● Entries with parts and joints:
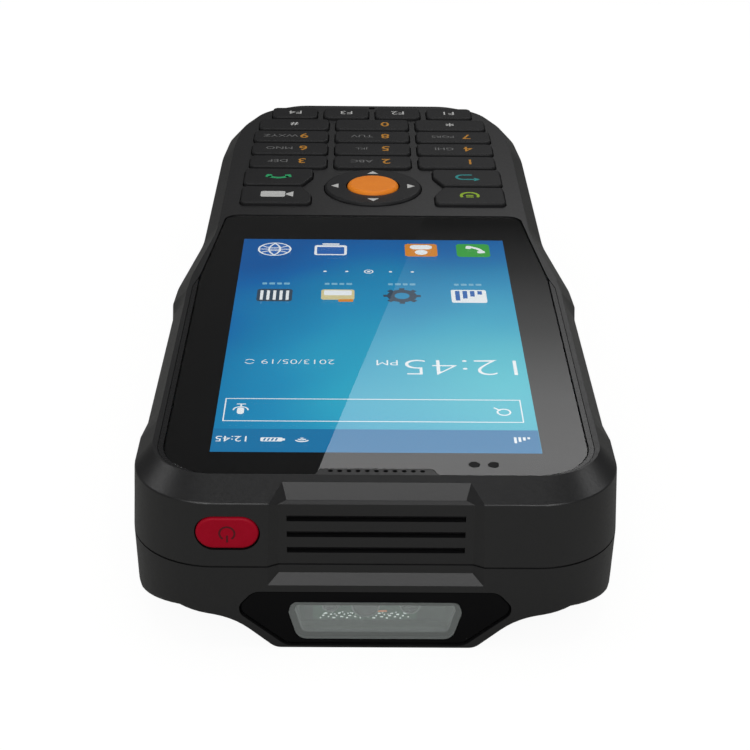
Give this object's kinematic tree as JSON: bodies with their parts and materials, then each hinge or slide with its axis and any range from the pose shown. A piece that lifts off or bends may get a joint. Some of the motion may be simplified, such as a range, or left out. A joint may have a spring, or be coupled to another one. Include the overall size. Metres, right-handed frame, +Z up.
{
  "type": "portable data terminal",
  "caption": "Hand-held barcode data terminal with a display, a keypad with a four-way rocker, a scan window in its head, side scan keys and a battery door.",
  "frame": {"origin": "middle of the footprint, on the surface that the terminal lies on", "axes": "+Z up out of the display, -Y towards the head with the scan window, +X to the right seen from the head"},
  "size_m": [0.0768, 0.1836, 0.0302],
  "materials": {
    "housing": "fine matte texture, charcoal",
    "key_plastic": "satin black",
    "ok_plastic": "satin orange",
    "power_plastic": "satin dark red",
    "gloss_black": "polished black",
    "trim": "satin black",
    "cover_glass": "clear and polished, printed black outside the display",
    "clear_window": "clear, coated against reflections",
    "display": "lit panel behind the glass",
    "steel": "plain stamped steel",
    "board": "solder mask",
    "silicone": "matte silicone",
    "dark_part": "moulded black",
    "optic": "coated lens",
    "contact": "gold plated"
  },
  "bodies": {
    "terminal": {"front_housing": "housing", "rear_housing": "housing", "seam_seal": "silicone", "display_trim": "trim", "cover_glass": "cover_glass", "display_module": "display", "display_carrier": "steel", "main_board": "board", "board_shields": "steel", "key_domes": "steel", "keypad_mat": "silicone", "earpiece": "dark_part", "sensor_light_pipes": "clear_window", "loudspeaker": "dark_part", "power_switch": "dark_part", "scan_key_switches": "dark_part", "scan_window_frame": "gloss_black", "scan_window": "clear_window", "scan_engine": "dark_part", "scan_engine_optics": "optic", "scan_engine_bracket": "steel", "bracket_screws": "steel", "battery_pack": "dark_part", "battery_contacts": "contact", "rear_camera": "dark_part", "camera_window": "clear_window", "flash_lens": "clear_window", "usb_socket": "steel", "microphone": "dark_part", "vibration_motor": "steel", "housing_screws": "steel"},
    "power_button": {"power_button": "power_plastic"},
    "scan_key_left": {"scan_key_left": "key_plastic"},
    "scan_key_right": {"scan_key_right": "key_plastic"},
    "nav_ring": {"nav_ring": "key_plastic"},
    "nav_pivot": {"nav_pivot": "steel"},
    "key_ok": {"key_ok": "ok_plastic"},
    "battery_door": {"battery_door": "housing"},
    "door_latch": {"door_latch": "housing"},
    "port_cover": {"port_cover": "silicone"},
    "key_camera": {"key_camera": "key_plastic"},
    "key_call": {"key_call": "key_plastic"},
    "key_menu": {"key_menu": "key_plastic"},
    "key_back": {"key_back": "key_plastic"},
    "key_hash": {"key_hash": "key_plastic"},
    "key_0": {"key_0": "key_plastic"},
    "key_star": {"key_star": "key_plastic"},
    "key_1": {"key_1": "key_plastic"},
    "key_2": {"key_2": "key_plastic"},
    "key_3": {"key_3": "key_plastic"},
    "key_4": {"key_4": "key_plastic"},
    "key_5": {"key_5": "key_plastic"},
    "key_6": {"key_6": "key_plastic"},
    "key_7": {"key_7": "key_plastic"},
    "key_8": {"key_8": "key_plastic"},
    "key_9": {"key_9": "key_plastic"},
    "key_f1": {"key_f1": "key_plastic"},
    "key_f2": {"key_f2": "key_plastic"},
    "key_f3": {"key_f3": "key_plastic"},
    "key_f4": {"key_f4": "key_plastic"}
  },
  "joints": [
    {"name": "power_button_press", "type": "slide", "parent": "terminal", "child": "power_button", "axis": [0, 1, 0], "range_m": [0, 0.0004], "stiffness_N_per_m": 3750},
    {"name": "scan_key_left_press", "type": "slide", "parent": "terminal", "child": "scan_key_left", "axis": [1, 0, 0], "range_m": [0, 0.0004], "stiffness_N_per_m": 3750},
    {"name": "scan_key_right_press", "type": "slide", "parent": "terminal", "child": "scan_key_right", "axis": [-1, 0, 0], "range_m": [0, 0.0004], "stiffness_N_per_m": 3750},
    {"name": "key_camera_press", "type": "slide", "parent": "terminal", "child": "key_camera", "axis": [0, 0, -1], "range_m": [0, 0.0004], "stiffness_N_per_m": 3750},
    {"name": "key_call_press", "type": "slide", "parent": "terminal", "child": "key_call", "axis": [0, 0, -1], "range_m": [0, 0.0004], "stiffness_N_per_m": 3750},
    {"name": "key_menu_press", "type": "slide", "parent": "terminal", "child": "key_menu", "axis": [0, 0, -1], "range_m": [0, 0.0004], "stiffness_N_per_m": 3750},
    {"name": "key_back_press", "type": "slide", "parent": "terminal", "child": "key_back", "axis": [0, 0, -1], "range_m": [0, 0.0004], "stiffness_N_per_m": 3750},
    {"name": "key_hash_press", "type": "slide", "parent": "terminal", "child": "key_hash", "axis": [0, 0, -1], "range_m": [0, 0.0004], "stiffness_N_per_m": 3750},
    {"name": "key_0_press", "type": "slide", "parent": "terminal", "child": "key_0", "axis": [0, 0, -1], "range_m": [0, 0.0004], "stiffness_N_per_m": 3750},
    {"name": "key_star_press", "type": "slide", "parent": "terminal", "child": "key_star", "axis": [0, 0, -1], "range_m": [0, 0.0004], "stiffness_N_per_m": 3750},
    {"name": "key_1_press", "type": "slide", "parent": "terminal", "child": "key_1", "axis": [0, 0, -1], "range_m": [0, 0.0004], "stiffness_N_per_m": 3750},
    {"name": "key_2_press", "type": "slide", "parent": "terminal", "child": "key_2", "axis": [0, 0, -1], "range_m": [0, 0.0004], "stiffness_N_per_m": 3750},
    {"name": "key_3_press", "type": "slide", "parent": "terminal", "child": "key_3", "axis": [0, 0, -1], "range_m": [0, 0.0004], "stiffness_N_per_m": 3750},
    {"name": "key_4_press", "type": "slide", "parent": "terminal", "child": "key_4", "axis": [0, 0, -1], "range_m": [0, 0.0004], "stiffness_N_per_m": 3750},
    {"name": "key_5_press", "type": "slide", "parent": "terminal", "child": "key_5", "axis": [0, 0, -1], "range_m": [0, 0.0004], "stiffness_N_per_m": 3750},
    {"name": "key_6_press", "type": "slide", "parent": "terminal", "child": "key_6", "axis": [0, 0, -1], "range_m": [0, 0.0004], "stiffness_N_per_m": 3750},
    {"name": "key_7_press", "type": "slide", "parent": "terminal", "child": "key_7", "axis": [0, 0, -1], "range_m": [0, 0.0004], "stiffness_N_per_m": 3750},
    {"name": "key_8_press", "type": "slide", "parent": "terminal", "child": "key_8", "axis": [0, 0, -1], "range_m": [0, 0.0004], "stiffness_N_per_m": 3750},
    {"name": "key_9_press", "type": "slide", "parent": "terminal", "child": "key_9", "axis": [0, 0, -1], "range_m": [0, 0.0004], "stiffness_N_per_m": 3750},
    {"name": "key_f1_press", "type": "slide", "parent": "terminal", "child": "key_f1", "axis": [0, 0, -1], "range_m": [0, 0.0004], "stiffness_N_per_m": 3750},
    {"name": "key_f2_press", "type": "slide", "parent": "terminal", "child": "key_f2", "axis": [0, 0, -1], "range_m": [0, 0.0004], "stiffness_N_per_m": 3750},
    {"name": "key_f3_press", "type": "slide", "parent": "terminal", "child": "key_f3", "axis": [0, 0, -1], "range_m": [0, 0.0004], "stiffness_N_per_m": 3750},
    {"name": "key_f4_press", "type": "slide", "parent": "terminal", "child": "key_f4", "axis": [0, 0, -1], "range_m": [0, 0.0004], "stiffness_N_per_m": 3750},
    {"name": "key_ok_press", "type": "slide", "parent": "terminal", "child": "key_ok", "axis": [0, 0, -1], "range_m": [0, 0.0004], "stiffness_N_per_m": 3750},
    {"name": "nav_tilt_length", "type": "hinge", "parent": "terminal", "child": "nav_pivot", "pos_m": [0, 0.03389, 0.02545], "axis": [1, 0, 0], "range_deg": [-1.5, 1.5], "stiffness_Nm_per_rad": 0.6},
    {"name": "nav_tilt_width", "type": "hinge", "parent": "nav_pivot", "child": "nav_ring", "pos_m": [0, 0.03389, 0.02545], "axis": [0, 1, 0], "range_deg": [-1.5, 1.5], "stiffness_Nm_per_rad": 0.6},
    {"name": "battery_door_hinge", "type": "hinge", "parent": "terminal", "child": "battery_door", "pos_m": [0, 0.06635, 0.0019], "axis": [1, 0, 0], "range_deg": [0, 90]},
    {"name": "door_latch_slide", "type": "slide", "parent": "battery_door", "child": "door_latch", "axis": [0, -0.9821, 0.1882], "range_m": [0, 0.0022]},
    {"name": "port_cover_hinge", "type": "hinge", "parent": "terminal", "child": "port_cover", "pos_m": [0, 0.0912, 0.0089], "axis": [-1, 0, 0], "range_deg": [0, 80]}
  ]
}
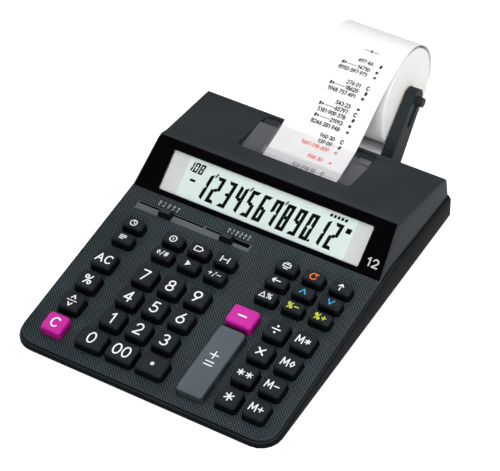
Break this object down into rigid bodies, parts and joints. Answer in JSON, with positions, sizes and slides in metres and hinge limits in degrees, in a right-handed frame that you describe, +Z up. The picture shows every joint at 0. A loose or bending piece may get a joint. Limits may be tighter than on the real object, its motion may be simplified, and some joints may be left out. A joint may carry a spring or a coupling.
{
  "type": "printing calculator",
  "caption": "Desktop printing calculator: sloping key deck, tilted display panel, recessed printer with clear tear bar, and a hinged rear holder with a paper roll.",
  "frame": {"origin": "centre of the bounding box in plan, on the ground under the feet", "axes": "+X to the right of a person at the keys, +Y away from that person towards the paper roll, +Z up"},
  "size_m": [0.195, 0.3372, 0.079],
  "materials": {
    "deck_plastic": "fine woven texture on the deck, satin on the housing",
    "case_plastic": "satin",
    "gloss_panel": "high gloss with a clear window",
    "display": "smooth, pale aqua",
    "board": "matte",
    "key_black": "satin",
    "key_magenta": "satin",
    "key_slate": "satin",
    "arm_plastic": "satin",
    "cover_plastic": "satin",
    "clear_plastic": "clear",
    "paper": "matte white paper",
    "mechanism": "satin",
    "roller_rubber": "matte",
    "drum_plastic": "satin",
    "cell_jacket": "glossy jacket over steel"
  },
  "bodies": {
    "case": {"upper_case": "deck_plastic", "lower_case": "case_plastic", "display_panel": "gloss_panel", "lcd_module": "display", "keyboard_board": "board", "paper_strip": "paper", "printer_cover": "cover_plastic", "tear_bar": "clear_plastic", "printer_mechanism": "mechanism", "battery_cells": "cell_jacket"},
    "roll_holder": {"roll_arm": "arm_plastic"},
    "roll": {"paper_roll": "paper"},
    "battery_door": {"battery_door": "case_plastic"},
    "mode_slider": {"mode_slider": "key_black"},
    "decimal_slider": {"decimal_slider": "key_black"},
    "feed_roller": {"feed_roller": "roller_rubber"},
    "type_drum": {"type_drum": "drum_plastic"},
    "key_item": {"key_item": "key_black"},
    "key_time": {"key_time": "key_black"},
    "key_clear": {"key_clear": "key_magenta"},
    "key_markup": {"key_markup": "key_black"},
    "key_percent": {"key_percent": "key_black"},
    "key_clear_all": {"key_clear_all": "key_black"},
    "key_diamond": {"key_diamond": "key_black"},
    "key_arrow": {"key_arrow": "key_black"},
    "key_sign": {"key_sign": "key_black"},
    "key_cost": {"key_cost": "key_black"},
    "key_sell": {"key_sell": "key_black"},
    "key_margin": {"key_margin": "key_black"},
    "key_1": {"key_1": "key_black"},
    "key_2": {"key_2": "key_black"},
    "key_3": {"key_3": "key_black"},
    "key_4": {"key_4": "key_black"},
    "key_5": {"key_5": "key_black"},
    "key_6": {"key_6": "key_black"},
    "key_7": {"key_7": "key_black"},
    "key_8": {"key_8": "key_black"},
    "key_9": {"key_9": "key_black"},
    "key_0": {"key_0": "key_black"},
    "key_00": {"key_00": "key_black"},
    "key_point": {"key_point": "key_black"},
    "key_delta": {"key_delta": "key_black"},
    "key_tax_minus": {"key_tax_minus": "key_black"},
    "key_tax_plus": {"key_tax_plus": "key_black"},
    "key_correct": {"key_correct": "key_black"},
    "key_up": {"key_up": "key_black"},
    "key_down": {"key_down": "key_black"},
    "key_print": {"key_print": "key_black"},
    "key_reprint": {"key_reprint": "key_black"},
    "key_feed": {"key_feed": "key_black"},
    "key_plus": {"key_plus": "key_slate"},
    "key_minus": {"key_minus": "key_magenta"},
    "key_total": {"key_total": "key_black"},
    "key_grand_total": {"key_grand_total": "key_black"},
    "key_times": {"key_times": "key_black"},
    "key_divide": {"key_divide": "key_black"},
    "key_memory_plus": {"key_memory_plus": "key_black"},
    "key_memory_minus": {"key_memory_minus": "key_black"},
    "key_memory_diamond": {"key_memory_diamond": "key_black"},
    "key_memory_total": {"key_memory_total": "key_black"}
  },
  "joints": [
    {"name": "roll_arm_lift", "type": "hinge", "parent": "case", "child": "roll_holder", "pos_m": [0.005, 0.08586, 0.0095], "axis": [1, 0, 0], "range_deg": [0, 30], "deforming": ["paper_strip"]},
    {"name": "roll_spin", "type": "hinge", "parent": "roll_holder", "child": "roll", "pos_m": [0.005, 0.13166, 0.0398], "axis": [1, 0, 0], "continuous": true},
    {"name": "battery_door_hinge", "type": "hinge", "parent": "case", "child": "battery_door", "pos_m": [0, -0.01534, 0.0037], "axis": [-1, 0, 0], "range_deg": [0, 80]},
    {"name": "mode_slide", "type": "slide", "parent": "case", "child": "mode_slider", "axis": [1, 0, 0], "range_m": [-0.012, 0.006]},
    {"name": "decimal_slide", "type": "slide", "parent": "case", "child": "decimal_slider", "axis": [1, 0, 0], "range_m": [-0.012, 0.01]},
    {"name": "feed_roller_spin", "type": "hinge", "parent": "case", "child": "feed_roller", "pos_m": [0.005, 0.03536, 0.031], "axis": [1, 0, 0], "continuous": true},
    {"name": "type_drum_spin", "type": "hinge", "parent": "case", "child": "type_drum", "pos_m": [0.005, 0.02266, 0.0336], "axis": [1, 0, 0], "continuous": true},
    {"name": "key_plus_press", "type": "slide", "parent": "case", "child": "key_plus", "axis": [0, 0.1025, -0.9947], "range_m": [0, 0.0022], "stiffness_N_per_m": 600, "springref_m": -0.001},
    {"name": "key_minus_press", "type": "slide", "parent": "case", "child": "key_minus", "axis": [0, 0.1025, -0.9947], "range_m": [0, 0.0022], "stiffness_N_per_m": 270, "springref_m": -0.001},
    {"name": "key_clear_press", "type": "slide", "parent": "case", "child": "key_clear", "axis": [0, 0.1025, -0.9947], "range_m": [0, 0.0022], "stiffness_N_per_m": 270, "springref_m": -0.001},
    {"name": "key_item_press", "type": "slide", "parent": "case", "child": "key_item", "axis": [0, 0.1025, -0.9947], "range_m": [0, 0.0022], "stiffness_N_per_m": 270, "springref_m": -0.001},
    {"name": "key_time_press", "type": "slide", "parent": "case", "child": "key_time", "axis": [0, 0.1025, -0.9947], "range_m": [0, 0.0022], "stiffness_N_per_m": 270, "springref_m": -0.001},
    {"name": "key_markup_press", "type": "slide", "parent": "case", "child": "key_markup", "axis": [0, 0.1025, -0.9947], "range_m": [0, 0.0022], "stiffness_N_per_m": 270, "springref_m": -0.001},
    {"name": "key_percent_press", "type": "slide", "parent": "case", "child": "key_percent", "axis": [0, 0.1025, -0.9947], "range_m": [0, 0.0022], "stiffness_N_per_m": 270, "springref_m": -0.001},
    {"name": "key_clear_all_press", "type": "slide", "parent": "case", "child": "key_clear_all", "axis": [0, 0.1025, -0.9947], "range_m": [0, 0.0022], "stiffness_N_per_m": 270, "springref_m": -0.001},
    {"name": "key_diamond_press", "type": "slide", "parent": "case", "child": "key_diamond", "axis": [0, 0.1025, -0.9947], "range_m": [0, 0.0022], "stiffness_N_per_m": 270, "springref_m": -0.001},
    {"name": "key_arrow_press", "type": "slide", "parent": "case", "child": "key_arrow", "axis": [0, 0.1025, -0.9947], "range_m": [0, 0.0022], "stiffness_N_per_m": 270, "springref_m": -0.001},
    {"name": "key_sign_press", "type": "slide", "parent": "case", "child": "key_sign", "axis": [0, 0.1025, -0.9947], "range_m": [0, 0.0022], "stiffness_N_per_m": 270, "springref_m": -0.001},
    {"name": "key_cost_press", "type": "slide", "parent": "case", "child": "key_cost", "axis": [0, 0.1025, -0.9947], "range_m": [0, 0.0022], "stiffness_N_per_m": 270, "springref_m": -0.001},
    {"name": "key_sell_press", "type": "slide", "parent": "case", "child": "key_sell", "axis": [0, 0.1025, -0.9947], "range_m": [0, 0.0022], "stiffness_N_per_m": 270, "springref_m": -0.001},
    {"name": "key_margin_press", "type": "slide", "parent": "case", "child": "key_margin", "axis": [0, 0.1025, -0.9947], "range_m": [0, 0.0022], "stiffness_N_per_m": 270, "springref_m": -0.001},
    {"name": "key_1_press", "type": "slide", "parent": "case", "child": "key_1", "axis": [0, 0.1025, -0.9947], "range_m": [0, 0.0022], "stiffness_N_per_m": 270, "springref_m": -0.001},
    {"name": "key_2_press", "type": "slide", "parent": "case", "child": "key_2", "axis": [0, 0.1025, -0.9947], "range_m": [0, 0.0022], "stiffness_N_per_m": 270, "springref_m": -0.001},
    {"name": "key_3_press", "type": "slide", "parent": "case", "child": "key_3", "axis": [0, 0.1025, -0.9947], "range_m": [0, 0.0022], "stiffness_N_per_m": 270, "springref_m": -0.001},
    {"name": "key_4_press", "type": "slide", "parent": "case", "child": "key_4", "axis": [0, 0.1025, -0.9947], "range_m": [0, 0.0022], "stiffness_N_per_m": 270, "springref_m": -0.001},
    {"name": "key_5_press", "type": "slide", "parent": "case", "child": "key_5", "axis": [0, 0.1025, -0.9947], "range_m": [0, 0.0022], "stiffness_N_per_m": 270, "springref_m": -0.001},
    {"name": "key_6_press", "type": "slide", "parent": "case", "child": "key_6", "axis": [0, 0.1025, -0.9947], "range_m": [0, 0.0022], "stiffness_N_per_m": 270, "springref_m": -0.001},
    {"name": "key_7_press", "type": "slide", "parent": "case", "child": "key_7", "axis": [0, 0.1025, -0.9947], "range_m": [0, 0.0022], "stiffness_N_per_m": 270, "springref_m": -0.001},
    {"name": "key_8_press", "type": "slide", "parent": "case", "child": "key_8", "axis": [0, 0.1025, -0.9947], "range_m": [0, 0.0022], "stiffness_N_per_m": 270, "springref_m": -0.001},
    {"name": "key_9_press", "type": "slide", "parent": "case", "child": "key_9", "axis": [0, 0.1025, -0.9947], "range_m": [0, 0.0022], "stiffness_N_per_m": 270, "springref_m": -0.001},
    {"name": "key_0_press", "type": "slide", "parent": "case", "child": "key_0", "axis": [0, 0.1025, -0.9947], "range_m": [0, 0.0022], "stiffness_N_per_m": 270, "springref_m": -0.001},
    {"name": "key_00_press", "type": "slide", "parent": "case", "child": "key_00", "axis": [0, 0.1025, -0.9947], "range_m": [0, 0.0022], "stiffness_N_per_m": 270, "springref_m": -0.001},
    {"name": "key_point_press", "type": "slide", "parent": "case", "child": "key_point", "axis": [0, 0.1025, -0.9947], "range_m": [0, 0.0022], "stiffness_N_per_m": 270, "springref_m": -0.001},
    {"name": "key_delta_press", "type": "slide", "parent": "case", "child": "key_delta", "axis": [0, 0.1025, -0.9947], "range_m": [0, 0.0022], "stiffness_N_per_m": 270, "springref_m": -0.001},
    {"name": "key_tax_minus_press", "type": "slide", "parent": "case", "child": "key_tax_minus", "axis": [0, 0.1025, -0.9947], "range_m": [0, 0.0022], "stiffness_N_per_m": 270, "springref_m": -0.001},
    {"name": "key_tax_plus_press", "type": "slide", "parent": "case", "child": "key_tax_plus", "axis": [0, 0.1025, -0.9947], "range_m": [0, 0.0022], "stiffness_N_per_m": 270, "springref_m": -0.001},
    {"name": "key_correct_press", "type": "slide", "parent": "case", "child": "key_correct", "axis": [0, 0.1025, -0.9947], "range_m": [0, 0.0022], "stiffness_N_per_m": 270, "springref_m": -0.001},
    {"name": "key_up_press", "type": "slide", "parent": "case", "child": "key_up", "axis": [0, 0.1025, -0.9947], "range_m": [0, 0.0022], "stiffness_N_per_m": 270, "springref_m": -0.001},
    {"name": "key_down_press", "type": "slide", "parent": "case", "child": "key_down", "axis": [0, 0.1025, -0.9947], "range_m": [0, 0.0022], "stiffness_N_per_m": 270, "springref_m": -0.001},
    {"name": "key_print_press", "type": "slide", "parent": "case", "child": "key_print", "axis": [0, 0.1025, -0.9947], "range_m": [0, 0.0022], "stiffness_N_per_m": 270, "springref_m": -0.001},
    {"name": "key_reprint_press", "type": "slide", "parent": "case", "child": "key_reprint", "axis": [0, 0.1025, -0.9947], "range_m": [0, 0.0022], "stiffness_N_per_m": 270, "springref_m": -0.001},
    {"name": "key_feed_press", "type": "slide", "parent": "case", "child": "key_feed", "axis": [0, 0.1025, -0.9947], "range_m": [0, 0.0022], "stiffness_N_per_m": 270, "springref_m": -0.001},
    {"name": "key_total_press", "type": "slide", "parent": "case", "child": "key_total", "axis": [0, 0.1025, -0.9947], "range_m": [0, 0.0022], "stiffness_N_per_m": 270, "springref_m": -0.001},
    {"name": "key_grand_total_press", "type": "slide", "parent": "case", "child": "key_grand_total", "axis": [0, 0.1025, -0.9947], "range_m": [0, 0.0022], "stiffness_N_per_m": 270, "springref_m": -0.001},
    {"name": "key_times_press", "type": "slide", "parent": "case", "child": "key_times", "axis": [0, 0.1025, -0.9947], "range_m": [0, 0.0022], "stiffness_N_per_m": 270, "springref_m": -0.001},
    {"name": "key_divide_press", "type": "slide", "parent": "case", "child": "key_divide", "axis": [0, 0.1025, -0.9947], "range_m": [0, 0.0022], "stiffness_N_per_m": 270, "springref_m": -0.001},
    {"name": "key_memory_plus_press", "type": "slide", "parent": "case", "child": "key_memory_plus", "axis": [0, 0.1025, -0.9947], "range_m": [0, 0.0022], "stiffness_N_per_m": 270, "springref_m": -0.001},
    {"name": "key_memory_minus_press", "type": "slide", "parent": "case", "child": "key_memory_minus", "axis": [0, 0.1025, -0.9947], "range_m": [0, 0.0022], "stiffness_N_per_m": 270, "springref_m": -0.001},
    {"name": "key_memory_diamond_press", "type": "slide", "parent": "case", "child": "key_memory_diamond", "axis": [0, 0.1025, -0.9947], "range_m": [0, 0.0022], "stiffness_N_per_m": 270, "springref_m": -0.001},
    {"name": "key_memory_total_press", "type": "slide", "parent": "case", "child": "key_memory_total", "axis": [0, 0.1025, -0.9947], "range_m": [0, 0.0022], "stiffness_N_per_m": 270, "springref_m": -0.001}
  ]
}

● Task description: State how many lines of the entries above include the word "that", offering no text other than the number.

● Written answer: 4